The calculation of the NDVI data cube can take some time for large spatial windows and long time windows depending on your machine (up to an hour or more).

  1. open_browser: bool, boolean to choose to automatically open the Dask Dashboard on default brower when running the 'pixel' ndvi calculation functions.

  2. max_cpu: int, maximum number of processor cores to use for calculation, the more the faster operations will be completed. Beware not to overload your machine. Set wisely when using the chain on a high performance cluster.

  3. max_ram: int, maximum amount of RAM memory (in GiB) to allocate for calculation, the more the faster operations will be completed. Large spatial windows or long time windows can make the chain very hungry for RAM, make sure to set an amount that your machine/cluster can support. If the amount you set is higher than the actual available memory on your machine (if you have other programs using memory for example), the script will tell you so and exit without running anything.

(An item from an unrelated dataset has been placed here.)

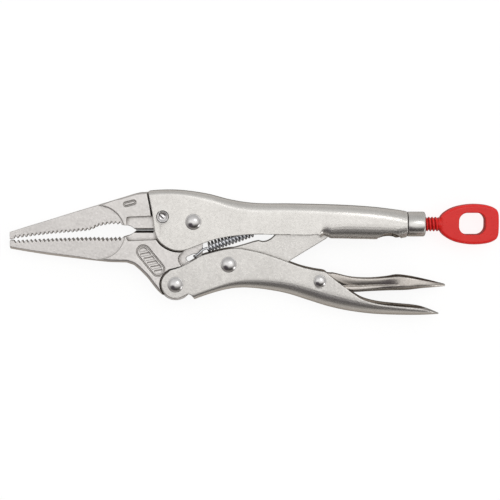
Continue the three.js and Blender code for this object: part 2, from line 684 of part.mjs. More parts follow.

Make sure that the amount you set is in coherence with the available memory at the moment you run the scripts.

  4. parcel_shapefile_vars: List[str]; list of variables to save as shapefiles for the parcel mode. One shapefile per variable will be written in the output directory.

Note

A graphical interface to modify the json configuration file is planned for later versions.